» Dataset excerpt
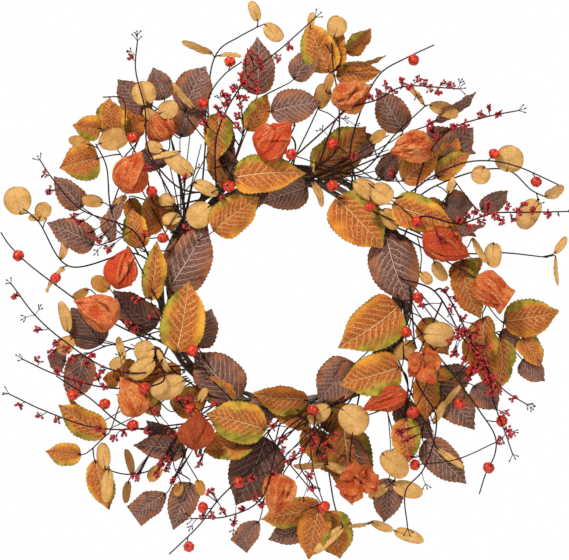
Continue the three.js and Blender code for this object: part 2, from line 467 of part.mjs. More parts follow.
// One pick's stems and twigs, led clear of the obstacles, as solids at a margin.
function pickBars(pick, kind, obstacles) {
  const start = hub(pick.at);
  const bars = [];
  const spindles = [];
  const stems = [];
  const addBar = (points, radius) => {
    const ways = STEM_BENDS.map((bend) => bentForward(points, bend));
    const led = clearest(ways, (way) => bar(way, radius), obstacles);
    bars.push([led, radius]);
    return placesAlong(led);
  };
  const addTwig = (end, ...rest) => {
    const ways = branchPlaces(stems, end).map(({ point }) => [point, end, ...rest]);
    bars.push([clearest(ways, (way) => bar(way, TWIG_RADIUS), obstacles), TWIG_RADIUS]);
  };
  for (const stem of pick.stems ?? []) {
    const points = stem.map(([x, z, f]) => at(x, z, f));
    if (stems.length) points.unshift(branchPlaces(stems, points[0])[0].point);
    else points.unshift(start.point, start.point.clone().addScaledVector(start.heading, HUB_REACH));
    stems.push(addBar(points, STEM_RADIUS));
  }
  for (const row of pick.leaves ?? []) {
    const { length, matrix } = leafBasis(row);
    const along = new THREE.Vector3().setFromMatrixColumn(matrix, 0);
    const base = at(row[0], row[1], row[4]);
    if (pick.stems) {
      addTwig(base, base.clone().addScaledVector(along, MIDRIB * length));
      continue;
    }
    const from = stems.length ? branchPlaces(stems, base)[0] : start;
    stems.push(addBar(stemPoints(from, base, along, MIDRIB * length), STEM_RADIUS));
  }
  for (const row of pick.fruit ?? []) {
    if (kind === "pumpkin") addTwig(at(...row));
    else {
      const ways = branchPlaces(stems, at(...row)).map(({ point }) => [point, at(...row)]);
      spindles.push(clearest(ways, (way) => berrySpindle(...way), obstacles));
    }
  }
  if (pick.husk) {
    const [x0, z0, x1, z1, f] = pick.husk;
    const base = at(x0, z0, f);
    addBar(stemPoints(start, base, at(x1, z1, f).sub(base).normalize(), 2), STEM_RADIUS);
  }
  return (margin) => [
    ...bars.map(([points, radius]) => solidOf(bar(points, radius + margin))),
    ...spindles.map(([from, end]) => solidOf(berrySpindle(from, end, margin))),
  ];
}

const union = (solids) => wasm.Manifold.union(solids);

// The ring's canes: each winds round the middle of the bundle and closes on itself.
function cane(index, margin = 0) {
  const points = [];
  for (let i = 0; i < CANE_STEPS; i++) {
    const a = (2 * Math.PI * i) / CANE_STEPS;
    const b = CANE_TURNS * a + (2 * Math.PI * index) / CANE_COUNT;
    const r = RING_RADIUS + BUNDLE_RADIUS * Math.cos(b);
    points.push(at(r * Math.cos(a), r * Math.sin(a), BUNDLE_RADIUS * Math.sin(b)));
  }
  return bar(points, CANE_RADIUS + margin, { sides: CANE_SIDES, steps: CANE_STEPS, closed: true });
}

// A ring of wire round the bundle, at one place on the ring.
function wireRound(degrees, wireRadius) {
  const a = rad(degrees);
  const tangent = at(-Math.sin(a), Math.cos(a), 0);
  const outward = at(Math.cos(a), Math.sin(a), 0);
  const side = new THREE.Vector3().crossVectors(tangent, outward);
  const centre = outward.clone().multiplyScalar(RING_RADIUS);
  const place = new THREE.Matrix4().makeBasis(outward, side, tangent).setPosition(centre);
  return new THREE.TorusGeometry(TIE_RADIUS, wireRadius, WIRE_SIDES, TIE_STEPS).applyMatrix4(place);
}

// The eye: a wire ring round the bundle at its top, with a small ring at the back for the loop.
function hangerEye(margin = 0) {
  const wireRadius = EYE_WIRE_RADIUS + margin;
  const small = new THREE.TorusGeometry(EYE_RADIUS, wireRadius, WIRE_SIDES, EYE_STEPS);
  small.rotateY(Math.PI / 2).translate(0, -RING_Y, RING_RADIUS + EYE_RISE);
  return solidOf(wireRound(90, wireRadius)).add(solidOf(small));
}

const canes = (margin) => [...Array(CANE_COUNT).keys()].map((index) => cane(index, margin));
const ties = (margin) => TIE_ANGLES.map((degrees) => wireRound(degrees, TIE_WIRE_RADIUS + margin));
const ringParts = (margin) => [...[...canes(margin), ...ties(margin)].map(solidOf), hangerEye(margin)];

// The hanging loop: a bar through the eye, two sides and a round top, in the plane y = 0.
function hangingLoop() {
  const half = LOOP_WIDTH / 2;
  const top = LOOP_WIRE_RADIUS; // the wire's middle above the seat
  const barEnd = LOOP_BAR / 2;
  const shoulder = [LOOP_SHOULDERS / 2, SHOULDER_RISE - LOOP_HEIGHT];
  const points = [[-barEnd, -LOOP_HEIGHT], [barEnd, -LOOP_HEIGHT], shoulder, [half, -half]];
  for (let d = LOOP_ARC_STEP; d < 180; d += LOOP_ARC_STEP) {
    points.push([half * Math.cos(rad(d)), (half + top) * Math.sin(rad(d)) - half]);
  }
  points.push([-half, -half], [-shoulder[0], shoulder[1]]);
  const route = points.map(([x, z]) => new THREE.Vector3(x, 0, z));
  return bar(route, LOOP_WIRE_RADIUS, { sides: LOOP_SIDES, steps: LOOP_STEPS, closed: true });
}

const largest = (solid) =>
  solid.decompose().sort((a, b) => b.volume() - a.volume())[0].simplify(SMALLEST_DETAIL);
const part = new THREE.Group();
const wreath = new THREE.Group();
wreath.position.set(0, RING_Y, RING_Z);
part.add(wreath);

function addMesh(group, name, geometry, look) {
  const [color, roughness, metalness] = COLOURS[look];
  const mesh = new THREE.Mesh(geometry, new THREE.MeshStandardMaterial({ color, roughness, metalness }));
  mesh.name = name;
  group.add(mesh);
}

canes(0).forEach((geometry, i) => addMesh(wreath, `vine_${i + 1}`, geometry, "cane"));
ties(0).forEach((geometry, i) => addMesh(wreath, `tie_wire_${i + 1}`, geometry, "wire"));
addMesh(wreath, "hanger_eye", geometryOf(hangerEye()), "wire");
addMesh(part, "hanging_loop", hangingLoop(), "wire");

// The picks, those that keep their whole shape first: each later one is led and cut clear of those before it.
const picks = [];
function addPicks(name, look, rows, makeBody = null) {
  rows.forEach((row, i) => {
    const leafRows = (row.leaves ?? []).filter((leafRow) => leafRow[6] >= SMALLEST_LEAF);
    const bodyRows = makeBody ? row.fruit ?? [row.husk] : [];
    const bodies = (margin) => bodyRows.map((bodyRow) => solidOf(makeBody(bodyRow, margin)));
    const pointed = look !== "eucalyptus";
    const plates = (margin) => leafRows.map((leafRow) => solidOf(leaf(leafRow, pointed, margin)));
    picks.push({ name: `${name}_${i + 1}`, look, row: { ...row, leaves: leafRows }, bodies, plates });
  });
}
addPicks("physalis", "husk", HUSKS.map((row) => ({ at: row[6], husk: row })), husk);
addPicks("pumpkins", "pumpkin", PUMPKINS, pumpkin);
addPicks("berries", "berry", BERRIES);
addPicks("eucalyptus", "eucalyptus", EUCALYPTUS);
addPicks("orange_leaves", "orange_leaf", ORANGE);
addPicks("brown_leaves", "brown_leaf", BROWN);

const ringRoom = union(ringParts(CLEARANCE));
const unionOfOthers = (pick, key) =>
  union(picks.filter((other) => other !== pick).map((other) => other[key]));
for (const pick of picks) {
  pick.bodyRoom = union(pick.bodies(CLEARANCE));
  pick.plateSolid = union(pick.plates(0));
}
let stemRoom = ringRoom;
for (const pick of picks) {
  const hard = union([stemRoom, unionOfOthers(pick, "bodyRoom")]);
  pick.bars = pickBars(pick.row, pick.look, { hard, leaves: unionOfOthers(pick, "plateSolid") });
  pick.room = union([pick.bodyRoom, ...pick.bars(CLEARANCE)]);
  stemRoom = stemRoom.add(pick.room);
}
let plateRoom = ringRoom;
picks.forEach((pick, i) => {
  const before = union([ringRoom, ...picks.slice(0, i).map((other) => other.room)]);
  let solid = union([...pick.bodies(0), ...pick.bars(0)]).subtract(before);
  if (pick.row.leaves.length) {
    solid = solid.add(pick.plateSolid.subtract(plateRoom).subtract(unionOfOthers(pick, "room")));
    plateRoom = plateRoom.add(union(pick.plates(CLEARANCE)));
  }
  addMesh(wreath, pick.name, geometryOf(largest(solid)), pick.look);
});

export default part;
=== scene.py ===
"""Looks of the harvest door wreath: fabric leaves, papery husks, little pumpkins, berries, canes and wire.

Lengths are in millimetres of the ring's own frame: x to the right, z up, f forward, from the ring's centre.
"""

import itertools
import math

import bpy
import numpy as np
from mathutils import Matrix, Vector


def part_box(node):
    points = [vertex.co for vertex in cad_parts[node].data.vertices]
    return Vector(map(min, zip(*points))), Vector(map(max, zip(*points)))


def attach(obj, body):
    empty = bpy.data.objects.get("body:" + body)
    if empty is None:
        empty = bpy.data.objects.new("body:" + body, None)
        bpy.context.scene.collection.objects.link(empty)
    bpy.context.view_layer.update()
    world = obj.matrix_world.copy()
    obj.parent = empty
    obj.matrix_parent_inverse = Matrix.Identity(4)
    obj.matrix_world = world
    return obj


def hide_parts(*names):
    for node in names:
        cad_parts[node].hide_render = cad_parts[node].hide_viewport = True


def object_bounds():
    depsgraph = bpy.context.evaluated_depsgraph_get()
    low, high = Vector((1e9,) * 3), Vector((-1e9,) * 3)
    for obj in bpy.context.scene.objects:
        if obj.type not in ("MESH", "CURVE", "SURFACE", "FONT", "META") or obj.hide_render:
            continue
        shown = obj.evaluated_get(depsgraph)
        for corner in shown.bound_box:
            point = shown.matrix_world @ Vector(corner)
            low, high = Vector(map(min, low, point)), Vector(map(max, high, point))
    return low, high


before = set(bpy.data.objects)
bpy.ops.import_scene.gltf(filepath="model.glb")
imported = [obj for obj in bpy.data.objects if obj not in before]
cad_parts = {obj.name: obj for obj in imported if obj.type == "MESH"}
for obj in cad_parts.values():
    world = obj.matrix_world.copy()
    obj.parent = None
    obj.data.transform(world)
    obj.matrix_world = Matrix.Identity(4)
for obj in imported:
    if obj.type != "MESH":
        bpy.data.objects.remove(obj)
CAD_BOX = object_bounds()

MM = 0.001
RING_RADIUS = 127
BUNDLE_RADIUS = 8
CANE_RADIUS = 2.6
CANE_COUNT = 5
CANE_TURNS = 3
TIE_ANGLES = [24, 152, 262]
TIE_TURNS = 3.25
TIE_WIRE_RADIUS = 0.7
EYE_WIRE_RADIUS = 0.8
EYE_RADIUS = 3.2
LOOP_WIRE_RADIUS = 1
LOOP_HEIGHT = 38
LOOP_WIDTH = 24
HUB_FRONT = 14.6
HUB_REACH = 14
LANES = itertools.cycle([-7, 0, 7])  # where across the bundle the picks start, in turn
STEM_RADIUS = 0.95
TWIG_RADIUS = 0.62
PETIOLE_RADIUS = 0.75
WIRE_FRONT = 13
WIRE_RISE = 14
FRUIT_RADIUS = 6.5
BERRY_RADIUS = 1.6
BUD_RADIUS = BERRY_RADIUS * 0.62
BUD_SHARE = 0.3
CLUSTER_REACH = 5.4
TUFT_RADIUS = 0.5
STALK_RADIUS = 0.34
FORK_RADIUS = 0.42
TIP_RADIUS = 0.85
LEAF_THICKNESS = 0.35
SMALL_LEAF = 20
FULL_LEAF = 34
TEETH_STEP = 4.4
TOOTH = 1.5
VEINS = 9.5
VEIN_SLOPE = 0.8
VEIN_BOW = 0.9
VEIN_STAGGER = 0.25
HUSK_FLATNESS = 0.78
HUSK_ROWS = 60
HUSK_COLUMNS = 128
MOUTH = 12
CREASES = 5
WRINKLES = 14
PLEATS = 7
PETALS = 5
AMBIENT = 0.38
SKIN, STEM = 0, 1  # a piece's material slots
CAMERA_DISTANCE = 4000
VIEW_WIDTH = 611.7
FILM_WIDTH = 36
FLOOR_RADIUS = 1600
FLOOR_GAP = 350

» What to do
From the line containing "bpy.context.view_layer.update()" down to the line containing "return low, high" in the material above, reproduce every line exactly, including the two end lines.

» Written solution
    bpy.context.view_layer.update()
    world = obj.matrix_world.copy()
    obj.parent = empty
    obj.matrix_parent_inverse = Matrix.Identity(4)
    obj.matrix_world = world
    return obj


def hide_parts(*names):
    for node in names:
        cad_parts[node].hide_render = cad_parts[node].hide_viewport = True


def object_bounds():
    depsgraph = bpy.context.evaluated_depsgraph_get()
    low, high = Vector((1e9,) * 3), Vector((-1e9,) * 3)
    for obj in bpy.context.scene.objects:
        if obj.type not in ("MESH", "CURVE", "SURFACE", "FONT", "META") or obj.hide_render:
            continue
        shown = obj.evaluated_get(depsgraph)
        for corner in shown.bound_box:
            point = shown.matrix_world @ Vector(corner)
            low, high = Vector(map(min, low, point)), Vector(map(max, high, point))
    return low, high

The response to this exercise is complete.